> TASK DESCRIPTION: Your task is to copy every line of the entries that contains "code".

> INPUT RECORDS:
+ + +
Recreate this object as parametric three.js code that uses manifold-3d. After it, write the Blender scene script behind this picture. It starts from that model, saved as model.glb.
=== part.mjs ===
+ + +
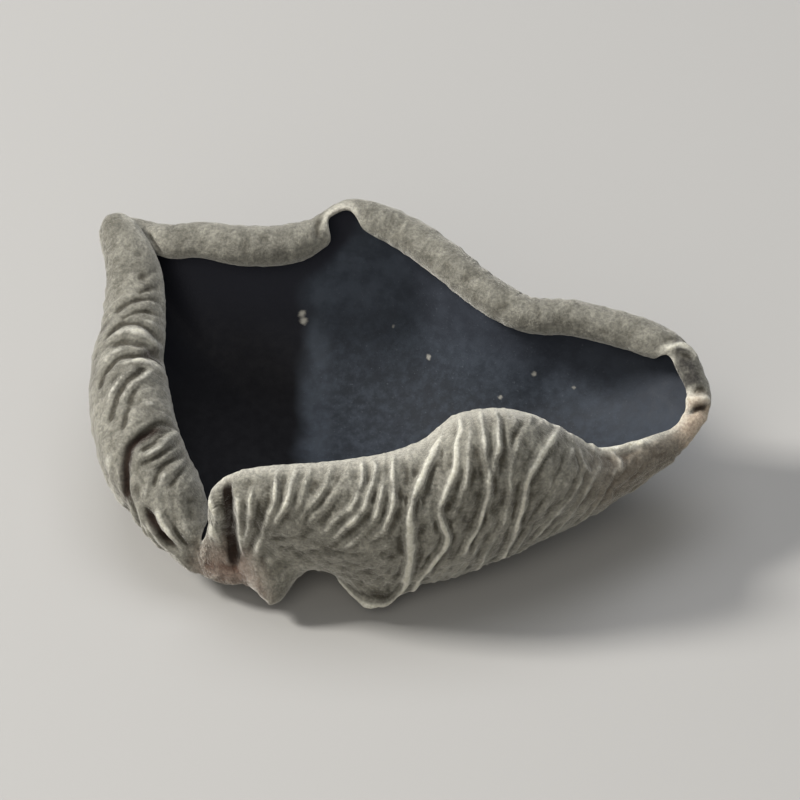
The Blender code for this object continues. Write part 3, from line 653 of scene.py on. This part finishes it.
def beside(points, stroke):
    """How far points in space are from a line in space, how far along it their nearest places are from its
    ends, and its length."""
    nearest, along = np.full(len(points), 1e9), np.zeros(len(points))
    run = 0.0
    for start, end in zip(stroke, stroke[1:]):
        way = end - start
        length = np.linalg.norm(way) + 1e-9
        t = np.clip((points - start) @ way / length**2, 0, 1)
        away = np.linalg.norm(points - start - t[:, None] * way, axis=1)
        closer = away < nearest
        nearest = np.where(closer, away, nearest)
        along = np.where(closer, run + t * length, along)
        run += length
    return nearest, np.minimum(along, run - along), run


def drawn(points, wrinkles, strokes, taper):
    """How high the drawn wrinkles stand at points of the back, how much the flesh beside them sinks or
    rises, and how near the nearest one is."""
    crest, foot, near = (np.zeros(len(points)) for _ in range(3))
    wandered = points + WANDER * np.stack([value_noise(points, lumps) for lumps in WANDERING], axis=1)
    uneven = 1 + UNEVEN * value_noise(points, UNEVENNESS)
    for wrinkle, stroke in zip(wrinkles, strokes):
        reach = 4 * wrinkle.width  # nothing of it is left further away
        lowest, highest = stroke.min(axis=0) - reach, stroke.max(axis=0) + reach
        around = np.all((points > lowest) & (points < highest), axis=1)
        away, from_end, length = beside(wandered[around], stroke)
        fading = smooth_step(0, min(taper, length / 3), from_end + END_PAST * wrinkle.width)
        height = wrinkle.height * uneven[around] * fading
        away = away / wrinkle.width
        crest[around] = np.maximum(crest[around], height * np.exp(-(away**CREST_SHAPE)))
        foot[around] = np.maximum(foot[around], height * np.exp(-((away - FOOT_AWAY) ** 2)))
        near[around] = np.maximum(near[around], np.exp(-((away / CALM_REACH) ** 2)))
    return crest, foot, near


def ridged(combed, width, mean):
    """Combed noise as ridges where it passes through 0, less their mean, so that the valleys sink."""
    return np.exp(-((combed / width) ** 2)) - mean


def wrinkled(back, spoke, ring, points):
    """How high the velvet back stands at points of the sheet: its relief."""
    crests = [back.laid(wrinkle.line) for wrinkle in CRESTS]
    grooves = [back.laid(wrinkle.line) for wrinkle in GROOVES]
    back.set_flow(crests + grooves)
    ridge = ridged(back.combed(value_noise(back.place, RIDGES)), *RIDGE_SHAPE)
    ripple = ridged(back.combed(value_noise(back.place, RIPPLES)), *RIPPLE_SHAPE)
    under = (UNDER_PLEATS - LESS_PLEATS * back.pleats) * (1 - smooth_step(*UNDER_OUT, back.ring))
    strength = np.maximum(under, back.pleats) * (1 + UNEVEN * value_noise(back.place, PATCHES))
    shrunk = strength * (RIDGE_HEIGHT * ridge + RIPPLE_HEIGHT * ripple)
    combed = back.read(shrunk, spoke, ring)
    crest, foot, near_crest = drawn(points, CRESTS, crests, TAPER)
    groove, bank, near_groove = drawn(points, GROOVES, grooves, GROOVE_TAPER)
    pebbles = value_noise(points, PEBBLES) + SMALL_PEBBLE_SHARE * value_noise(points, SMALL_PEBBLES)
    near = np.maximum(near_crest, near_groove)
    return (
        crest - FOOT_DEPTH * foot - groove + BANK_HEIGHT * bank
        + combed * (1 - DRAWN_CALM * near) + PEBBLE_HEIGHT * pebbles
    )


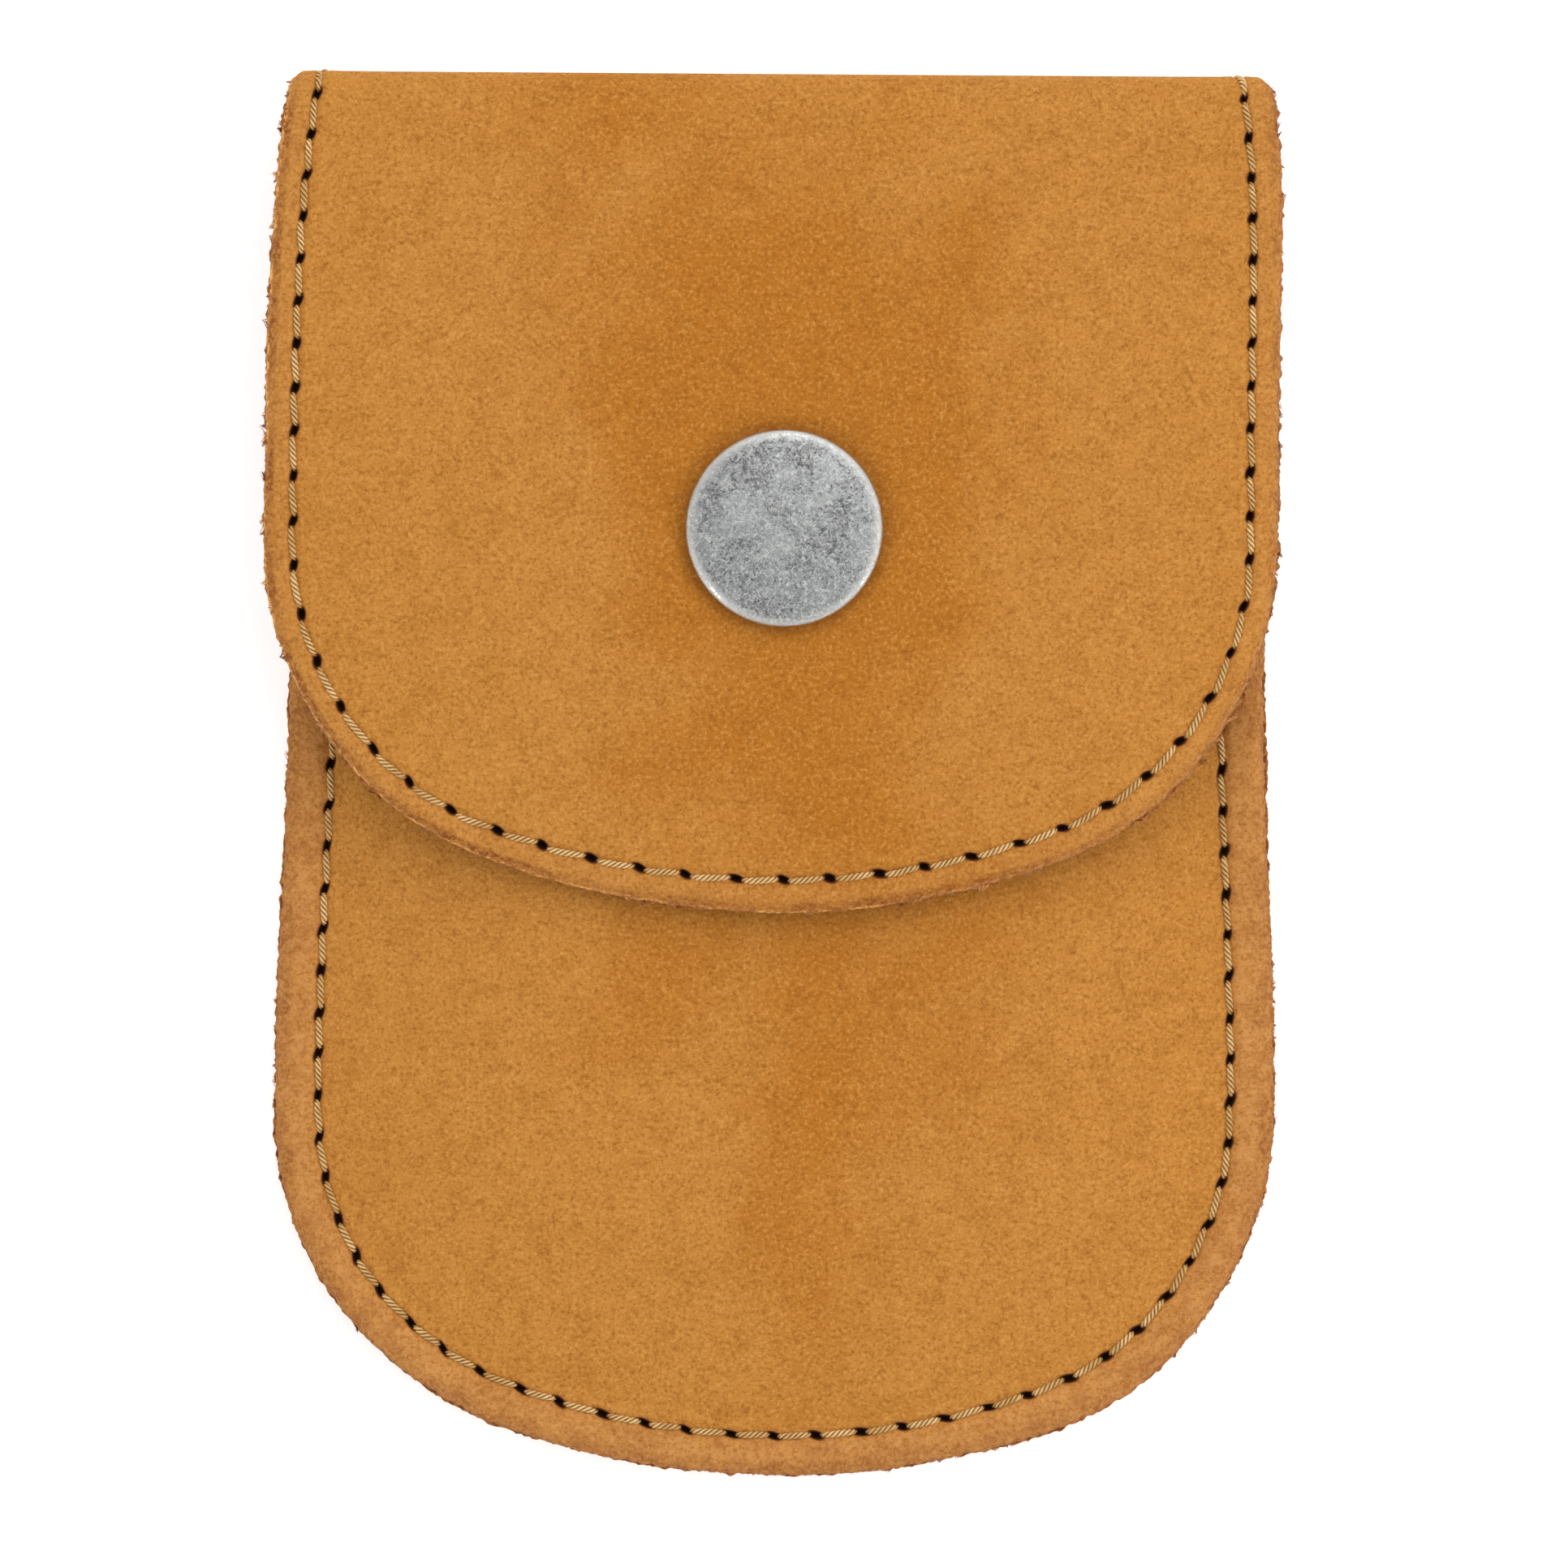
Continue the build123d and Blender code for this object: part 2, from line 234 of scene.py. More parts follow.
+ + +
> OUTPUT OF THE EXERCISE:
Recreate this object as parametric three.js code that uses manifold-3d. After it, write the Blender scene script behind this picture. It starts from that model, saved as model.glb.
The Blender code for this object continues. Write part 3, from line 653 of scene.py on. This part finishes it.
Continue the build123d and Blender code for this object: part 2, from line 234 of scene.py. More parts follow.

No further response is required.